Carlp, not the point. Many on this thread develop amps, speakers, interconnects, what have you. Others tweek. What is the point is that with all these activities, developers and tweekers need to apply a certain discipline in their decision process, that is, to evaluate changes without peeking. This is not always easily done, but it is the only way to be sure that one is not fooling him-or sometimes even herself.
 
But then, soongsc is only interested in the purely subjective

And he influences that subjective impression by asking suggestive questions. Measuring the objective needs training and experience and only in a few cases is a s straigtforward as "put a probe there" and subjective testing isn't easier by any means. Of course we are circling to no end mentioning accepted and expected scientific methology for interviewing test subjects....
 
Max Headroom said:
I am not say that standard level physics is wrong, but I am saying that Maxwell is not sufficient to describe energy transmission and transduction at the deeper level
Two statements in one sentence:
1. physics is not wrong
2. physics is wrong
Which one do you actually mean? What is this "deeper level" you have invented?

There is no reason to suppose that Maxwell's equations are wrong, in the usual area of applicability. Of course, we know that we have to use QED etc. where quantum effects are important and something else will be needed where gravity is strong, but audio systems are well within the domain of applicability of Maxwellian EM. People suggesting otherwise are merely flagging up their lack of understanding of physics.
 
You're willing to spend many 10s of thousands of dollars on this?

I should clarify. Many here have thrown out double blind ABX testing as the necessary mechanism to prove effectiveness. In order to be valid (remember, the call for ABX was to provide a valid analysis), it would have to be BIG, and NO, you can't do this casually in your living room in order to be valid. And if it's not valid, what's the point? It's no different than anyone here saying they hear a difference without ABX/double blind.

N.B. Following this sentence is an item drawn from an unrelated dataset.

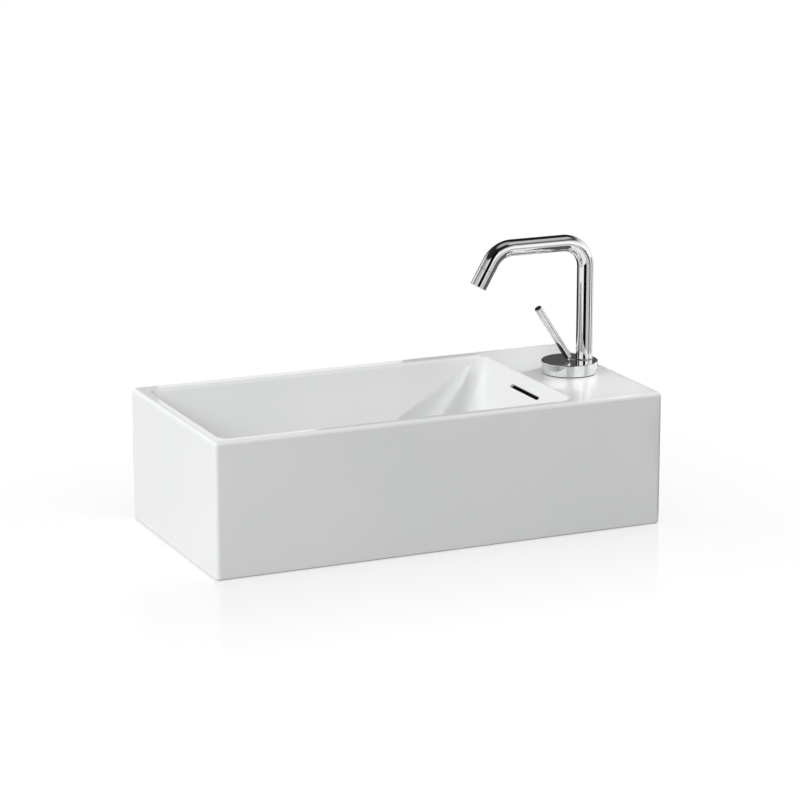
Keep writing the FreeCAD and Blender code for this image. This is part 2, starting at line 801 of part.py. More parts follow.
def waste_washer():
    return ring(drain_x, drain_y, waste_washer_r, waste_r + 0.3, waste_washer_low, waste_seal_low)


def waste_nut():
    high = waste_washer_low
    low = high - waste_nut_thick
    nut = hexagon(drain_x, drain_y, waste_nut_flats, low, high)
    taper = turned(drain_x, drain_y, [(0, low), (waste_nut_face_r, low), (waste_nut_corner_r, low + waste_nut_taper),
                                      (waste_nut_corner_r, high), (0, high)])
    return nut.common(taper).cut(cylinder(drain_x, drain_y, waste_r + 0.05, low - PAST, high + PAST))


def plug_cap():
    """Mushroom cap with a slight dome and a socket for the spindle."""
    under = plug_under
    top = under + plug_thick
    socket_low = housing_high + plug_socket_gap
    crown = Vector(0, 0, top + plug_dome[0])
    rim = Vector(plug_r - plug_edge, 0, top)
    dome = Part.Arc(crown, Vector(plug_r / 2, 0, top + plug_dome[1]), rim).toShape()
    points = [rim, Vector(plug_r, 0, top - plug_edge), Vector(plug_r, 0, under + plug_under_edge),
              Vector(plug_r - plug_under_edge, 0, under), Vector(plug_socket_r, 0, under),
              Vector(plug_socket_r, 0, socket_low), Vector(plug_socket_bore_r, 0, socket_low),
              Vector(plug_socket_bore_r, 0, under), Vector(0, 0, under), crown]
    outline = Part.Wire([dome] + Part.makePolygon(points).Edges)
    solid = Part.Face(outline).revolve(Vector(0, 0, 0), UP, 360)
    solid.translate(Vector(drain_x, drain_y, 0))
    return solid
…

But take it one step further to study whether ANYONE can hear a small difference and in my experience and education, that becomes a much bigger study still. I haven't thought this through fully but I'm suspecting thousands of subjects and each with enough repetitions (degrees of freedom) to be valid.
Spoken like someone who's never done audio DBT. It doesn't cost 10s of thousands of dollars and it can be done in living room in order to be valid.
 
Carlp, not the point. Many on this thread develop amps, speakers, interconnects, what have you. Others tweek. What is the point is that with all these activities, developers and tweekers need to apply a certain discipline in their decision process, that is, to evaluate changes without peeking. This is not always easily done, but it is the only way to be sure that one is not fooling him-or sometimes even herself.

I was responding to the constant call by others for scientific ABX testing, which IS, in fact, VERY expensive if you want defensibly valid results. I mean, people who are calling for a scientific approach to snake oil proponents can't then say, well, we don't need a scientifically valid ABX approach.

But I agree with your general point. If I were spending good money on gear I'd certainly want to evaluate it objectively. And, FWIW, I personally don't think a rigorous ABX is needed.